Tuesday 28 April 2009

Storm: Why PIDers may be better off...

A couple of people asked why people with PIDs might be more likely to survive a 'flu pandemic.

Immunocompetent people respond to infection in a numbers of ways simultaneously, one of which is the complement system. However, the complement system can also be activated by the actions of antibodies: this was graphically demonstrated in the TGN1412 tragedy in which the monoclonal (ie: identical) antibody caused the complement system to over-react by causing a "cytokine storm".

The complement system is activated by a cascade of proteins (cytokines, a type of signalling molecule), each of which activates the next protein in the chain. In fact, each parent protein in the chain activates many of their child proteins.

When this cascade isn't regulated (eg. by feedback turning off the parent proteins), it becomes an uncontrolled "storm", resulting in massive, rapid inflammation, oedema (water swelling), vasoconstriction (reduced blood flow) and shock.

The hypothesis is that this type of reaction causes many of the serious complications in healthy, young people. This is the pattern of fatality that was seen in the 1918 Spanish Flu pandemic, in which working-age, healthy men had higher mortality rates than any other group.

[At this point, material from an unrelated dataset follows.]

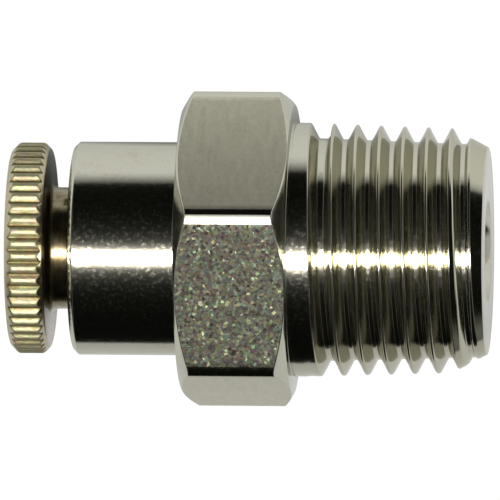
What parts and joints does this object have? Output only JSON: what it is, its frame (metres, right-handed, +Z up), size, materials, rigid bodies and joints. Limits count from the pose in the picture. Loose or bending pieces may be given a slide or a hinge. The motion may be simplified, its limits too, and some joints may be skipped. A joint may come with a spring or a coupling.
{
  "type": "push to connect fitting",
  "caption": "Straight push-to-connect tube fitting in nickel-plated brass, with a taper pipe thread, a hexagon for a spanner and a knurled release button that slides in.",
  "frame": {"origin": "under the middle of the object's box, on the surface it rests on; the thread and tube axis is 5.555 mm above it", "axes": "+X along the axis towards the threaded end, the tube goes in towards +X; +Z up, square to the hexagon's top flat; +Y completes the right-hand frame"},
  "size_m": [0.0182, 0.0126, 0.0111],
  "materials": {
    "nickel_plate": "bright nickel plate over turned brass, warm grey mirror on turned faces, rougher drawn surface on the hexagon's flats",
    "tinted_plate": "thin nickel plate with the brass showing through, straight knurled rim",
    "bush_plate": "nickel plate, turned",
    "spring_steel": "stamped stainless spring steel, fine rolled grain",
    "turned_brass": "bare turned brass with fine tool rings",
    "acetal": "machined white acetal",
    "nitrile": "moulded black nitrile rubber with a thin film of grease"
  },
  "bodies": {
    "fitting_body": {"body": "nickel_plate", "mouth_bush": "bush_plate", "grab_ring_rim": "spring_steel", "spacer_ring": "turned_brass", "backup_washer": "acetal", "o_ring": "nitrile"},
    "release_button": {"release_button": "tinted_plate"},
    "grab_tooth_1": {"grab_tooth_1": "spring_steel"},
    "grab_tooth_2": {"grab_tooth_2": "spring_steel"},
    "grab_tooth_3": {"grab_tooth_3": "spring_steel"},
    "grab_tooth_4": {"grab_tooth_4": "spring_steel"},
    "grab_tooth_5": {"grab_tooth_5": "spring_steel"},
    "grab_tooth_6": {"grab_tooth_6": "spring_steel"},
    "grab_tooth_7": {"grab_tooth_7": "spring_steel"},
    "grab_tooth_8": {"grab_tooth_8": "spring_steel"}
  },
  "joints": [
    {"name": "release_slide", "type": "slide", "parent": "fitting_body", "child": "release_button", "axis": [1, 0, 0], "range_m": [0, 0.00074], "stiffness_N_per_m": 200, "springref_m": -0.0005},
    {"name": "grab_tooth_1_flex", "type": "hinge", "parent": "fitting_body", "child": "grab_tooth_1", "pos_m": [-0.00387, 0.00274, 0.00556], "axis": [0, 0, 1], "range_deg": [0, 24]},
    {"name": "grab_tooth_2_flex", "type": "hinge", "parent": "fitting_body", "child": "grab_tooth_2", "pos_m": [-0.00387, 0.00194, 0.00749], "axis": [0, -0.7071, 0.7071], "range_deg": [0, 24]},
    {"name": "grab_tooth_3_flex", "type": "hinge", "parent": "fitting_body", "child": "grab_tooth_3", "pos_m": [-0.00387, 0, 0.00829], "axis": [0, -1, 0], "range_deg": [0, 24]},
    {"name": "grab_tooth_4_flex", "type": "hinge", "parent": "fitting_body", "child": "grab_tooth_4", "pos_m": [-0.00387, -0.00194, 0.00749], "axis": [0, -0.7071, -0.7071], "range_deg": [0, 24]},
    {"name": "grab_tooth_5_flex", "type": "hinge", "parent": "fitting_body", "child": "grab_tooth_5", "pos_m": [-0.00387, -0.00274, 0.00556], "axis": [0, 0, -1], "range_deg": [0, 24]},
    {"name": "grab_tooth_6_flex", "type": "hinge", "parent": "fitting_body", "child": "grab_tooth_6", "pos_m": [-0.00387, -0.00194, 0.00362], "axis": [0, 0.7071, -0.7071], "range_deg": [0, 24]},
    {"name": "grab_tooth_7_flex", "type": "hinge", "parent": "fitting_body", "child": "grab_tooth_7", "pos_m": [-0.00387, 0, 0.00282], "axis": [0, 1, 0], "range_deg": [0, 24]},
    {"name": "grab_tooth_8_flex", "type": "hinge", "parent": "fitting_body", "child": "grab_tooth_8", "pos_m": [-0.00387, 0.00194, 0.00362], "axis": [0, 0.7071, 0.7071], "range_deg": [0, 24]}
  ],
  "couplings": [
    {"joint": "grab_tooth_1_flex", "follows": "release_slide", "rad_per_m": 520},
    {"joint": "grab_tooth_2_flex", "follows": "release_slide", "rad_per_m": 520},
    {"joint": "grab_tooth_3_flex", "follows": "release_slide", "rad_per_m": 520},
    {"joint": "grab_tooth_4_flex", "follows": "release_slide", "rad_per_m": 520},
    {"joint": "grab_tooth_5_flex", "follows": "release_slide", "rad_per_m": 520},
    {"joint": "grab_tooth_6_flex", "follows": "release_slide", "rad_per_m": 520},
    {"joint": "grab_tooth_7_flex", "follows": "release_slide", "rad_per_m": 520},
    {"joint": "grab_tooth_8_flex", "follows": "release_slide", "rad_per_m": 520}
  ]
}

However, there may be other explanations as to why that group had higher mortality rates - not least of which is that this is the group perhaps most likely to mix together and most likely to attend work when unwell. So it's far from clear that the hypothesis is proven, and even then it might be just part of the explanation.

The logical extension of the hypothesis is that if you have certain immune problems, this might reduce your susceptibility to this type of reaction, which would confer a survival advantage on those of us with those immune problems. However, it's difficult to say at this point in time whether that is relevant to the current outbreak of swine flu.

In short, we may have an advantage but it's far from clear. If we do, I think we'll all be relieved that, for one, the PID is giving something back.